Less Wrong is a community blog devoted to refining the art of human rationality. Please visit our About page for more information.

Eliezer_Yudkowsky comments on Serious Stories - Less Wrong

39 Post author: Eliezer_Yudkowsky 08 January 2009 11:49PM

You are viewing a comment permalink. View the original post to see all comments and the full post content.

Comments (100)

Sort By: Old

You are viewing a single comment's thread.

Comment author: Eliezer_Yudkowsky 09 January 2009 08:02:36PM 10 points [-]
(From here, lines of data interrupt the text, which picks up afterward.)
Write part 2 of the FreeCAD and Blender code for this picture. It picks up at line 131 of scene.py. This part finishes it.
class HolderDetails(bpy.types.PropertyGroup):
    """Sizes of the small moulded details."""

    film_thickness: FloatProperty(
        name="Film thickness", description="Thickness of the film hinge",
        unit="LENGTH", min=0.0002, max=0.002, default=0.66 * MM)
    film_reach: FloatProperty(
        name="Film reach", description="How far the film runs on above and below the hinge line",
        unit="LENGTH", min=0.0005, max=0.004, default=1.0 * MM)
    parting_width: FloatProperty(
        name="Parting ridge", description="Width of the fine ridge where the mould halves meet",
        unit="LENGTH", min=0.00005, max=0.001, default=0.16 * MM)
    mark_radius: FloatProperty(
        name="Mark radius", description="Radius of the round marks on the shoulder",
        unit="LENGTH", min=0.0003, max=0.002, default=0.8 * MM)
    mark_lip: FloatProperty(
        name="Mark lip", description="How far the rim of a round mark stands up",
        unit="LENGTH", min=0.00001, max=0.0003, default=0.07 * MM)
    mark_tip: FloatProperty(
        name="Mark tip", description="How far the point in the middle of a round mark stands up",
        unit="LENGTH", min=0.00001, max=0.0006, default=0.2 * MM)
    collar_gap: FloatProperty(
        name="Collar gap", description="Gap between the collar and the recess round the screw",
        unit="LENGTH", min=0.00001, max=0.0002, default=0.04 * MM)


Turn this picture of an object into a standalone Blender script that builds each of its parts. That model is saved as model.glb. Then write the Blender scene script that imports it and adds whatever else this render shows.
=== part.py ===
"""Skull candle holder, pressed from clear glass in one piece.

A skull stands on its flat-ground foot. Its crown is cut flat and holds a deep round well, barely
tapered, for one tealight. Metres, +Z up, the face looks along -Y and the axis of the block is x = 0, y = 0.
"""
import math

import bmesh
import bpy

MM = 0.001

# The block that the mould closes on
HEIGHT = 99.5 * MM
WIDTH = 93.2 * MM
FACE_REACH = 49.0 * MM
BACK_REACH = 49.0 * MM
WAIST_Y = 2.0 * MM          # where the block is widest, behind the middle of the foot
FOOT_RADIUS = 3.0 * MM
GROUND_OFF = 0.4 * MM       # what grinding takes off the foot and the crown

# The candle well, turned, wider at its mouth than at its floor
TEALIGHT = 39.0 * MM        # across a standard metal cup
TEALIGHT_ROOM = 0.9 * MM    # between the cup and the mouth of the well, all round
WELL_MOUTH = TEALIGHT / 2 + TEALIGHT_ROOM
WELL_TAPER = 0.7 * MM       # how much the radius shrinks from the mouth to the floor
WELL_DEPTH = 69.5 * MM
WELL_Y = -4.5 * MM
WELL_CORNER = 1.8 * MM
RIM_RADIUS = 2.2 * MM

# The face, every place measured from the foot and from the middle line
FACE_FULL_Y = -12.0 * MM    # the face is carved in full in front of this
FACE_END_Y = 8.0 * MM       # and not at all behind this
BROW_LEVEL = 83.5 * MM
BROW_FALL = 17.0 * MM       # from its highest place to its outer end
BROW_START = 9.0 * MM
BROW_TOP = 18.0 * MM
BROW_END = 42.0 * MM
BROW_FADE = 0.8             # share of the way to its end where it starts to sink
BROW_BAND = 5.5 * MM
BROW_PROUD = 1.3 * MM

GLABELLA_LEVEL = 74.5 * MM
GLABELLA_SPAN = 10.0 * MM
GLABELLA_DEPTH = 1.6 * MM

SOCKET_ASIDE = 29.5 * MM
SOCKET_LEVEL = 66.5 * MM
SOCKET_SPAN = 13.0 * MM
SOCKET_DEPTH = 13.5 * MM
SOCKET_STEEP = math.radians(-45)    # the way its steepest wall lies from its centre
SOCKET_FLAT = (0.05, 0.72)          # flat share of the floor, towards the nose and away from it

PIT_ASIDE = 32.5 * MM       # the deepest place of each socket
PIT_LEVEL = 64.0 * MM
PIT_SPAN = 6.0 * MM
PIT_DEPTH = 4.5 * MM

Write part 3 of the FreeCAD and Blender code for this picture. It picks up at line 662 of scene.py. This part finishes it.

Aaron, sad as it may seem to say, I think George Orwell's imagination simply failed him at the last. As Orwell also wrote:

In the last part, in contrast with disgusting Yahoos, we are shown the noble Houyhnhnms, intelligent horses who are free from human failings. Now these horses, for all their high character and unfailing common sense, are remarkably dreary creatures. Like the inhabitants of various other Utopias, they are chiefly concerned with avoiding fuss. They live uneventful, subdued, 'reasonable' lives, free not only from quarrels, disorder or insecurity of any kind, but also from 'passion', including physical love. They choose their mates on eugenic principles, avoid excesses of affection, and appear somewhat glad to die when their time comes. In the earlier parts of the book Swift has shown where man's folly and scoundrelism lead him: but take away the folly and scoundrelism, and all you are left with, apparently, is a tepid sort of existence, hardly worth leading.

If what Orwell wanted was a sense of "human brotherhood" in place of "swindling", he needed to say more clearly what distinguishes that from the Houyhnhnms or McCarthy's "ants marching in a circle". I am left with the impression that he ducked out a very serious problem and concluded his essay with an applause light, when applause lights were the whole problem behind tepid, watery utopias in the first place.

It's generally easier to point out problems than to find solutions. A sense of human siblinghood, that sounds like a fine thing to me - such a sense as space enthusiasts or existential risk preventers have - but if that's instead of human conflicts, because everyone just wants to help each other out so much...

Did Orwell ever write a story about his world of "human brotherhood"? Was it any good? Why not, if a world like Orwell was envisioning would have more interesting inhabitants than the Houyhnhnms?

Comment author: pnrjulius 07 June 2012 12:14:56AM 0 points [-]

Orwell preferred to write about the horrible things that happen when you do it wrong; but yes, I would have liked to see what he thinks is doing it right.